By Dr. Fikrejesus Amahazion

The United Nations General Assembly, along with the UN’s specialized agencies, such as the United Nations Educational, Scientific, and Cultural Organization (UNESCO) and others, designates a number of “international days” to mark important aspects of human life and history. Some of the more popular and widely known of these special days include the “International Day of the Girl Child” (observed 11 October), “International Children’s Day” (observed 20 November) and “International Women’s Day” (8 March). International days are important for learning and celebration, raising awareness and understanding, and promoting various causes. Generally, during international days, individuals, community groups and civil society, governments, the private sector, schools, universities, and other institutions or sectors organize various activities related to the theme of the day, such as debates, conferences, workshops, cultural events, and presentations or exhibitions.

In less than a week (24 January), the world will observe the “World Day for African and Afrodescendant Culture” (WDAAC). While a large number of international days have a long history and have been proudly celebrated for many years, WDAAC is relatively new. In fact, the day actually only dates back to 2019 when UNESCO adopted 24 January as the WDAAC during the 40th session of the UNESCO General Conference. One of the main reasons for selecting this date was the fact that it coincided with the adoption of the Charter for African Cultural Renaissance in 2006 by the Heads of State and Government of the African Union.

According to UNESCO, WDAAC aims to recognize and celebrate “the many vibrant cultures of the African continent and African Diasporas around the world, and promote them as an effective lever for sustainable development, dialogue and peace.” Furthermore, the celebration of this day “also aims to promote the widest possible ratification and implementation of [the Charter for African Cultural Renaissance] by African States, thereby strengthening the role of culture in promoting peace on the continent.”

In recognition of the upcoming WDAAC and inspired by its broad spirit of recognizing, sharing, and celebrating African culture, the following several paragraphs will very briefly discuss some aspects of Eritrean culture.

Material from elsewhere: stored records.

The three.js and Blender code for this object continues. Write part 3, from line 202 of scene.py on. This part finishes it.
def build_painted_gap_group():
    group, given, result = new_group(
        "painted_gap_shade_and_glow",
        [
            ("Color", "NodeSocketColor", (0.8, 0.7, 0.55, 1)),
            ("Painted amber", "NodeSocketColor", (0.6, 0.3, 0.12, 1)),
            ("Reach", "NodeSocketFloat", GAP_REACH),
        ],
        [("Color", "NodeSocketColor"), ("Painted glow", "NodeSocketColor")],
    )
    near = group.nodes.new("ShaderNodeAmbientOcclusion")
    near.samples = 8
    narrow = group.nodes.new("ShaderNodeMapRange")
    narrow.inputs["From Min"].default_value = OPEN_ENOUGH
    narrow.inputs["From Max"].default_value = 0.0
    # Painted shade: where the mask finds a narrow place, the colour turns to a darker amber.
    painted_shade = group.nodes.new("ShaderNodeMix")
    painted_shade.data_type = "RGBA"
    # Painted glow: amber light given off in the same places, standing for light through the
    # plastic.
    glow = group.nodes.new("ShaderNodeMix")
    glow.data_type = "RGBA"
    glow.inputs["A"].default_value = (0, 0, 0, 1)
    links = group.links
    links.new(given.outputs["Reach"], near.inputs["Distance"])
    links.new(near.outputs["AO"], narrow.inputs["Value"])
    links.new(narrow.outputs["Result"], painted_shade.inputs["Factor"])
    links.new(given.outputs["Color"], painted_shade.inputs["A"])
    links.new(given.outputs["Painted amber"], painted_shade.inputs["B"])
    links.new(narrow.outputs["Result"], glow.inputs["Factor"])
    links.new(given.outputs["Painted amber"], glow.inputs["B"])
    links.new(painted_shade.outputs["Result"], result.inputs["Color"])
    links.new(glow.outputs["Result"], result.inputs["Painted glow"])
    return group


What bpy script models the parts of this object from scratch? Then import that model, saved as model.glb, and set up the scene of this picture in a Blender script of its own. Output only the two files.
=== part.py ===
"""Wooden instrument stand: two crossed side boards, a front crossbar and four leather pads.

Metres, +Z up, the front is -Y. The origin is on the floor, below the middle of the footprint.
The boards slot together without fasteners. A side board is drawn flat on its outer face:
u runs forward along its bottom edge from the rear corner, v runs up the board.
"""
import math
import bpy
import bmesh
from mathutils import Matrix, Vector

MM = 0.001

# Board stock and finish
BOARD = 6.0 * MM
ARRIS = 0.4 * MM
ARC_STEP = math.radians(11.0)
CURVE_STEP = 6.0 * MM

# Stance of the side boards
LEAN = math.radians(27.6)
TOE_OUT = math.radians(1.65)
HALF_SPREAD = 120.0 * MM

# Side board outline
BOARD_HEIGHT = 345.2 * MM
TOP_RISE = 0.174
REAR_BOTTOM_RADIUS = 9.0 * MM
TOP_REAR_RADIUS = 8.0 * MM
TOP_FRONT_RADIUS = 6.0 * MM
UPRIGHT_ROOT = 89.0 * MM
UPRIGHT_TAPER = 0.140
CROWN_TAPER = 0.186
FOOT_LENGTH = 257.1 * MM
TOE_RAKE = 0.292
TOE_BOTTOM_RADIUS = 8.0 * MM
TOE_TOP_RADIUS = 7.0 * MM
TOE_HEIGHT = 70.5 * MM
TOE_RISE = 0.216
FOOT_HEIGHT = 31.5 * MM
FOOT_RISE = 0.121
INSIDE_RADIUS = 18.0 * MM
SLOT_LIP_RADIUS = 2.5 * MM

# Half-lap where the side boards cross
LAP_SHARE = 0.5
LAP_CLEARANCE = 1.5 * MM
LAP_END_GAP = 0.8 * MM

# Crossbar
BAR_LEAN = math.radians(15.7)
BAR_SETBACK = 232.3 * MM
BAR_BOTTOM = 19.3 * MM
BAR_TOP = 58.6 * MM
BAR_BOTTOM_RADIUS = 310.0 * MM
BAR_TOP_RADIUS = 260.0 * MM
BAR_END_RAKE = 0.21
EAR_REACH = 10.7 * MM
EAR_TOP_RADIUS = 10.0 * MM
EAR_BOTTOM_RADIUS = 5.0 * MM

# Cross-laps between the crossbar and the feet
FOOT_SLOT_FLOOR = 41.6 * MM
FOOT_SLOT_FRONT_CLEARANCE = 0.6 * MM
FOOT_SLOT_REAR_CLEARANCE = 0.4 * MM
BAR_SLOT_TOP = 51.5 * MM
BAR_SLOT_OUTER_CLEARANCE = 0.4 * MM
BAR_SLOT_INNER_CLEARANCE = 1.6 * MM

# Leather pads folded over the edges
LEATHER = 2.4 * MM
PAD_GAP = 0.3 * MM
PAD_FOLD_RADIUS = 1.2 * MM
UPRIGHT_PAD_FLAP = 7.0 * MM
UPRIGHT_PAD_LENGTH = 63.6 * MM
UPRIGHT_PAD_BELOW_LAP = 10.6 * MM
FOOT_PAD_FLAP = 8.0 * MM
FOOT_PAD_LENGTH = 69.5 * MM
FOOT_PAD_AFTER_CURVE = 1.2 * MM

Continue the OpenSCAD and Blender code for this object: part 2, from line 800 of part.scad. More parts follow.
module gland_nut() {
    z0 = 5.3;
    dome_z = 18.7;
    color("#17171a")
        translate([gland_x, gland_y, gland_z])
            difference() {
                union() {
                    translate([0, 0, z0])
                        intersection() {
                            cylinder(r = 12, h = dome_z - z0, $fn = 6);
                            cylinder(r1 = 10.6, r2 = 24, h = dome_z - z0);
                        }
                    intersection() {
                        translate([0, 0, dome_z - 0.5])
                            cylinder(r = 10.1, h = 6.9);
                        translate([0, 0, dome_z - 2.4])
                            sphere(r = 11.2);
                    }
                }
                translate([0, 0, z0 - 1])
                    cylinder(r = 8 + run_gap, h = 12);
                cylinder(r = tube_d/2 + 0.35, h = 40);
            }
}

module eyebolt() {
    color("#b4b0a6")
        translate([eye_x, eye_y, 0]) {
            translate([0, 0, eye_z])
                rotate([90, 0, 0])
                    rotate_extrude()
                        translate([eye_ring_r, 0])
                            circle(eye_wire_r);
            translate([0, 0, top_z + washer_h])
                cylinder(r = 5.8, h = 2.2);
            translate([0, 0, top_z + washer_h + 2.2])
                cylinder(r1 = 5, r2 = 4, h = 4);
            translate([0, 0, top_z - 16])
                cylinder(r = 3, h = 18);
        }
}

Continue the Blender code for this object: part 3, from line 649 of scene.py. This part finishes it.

Culture, you may recall, is generally defined as the language, beliefs, values, norms, behaviors, and material objects passed from one generation to the next. Culture may be further subdivided into material culture (which includes things such as jewelry, art, buildings, weapons, machines, clothing, hairstyles, etc.) and nonmaterial culture (which are a group’s ways of thinking, such as beliefs, values, and assumptions, or common patterns of behavior, such as language, gestures, and other forms of interaction).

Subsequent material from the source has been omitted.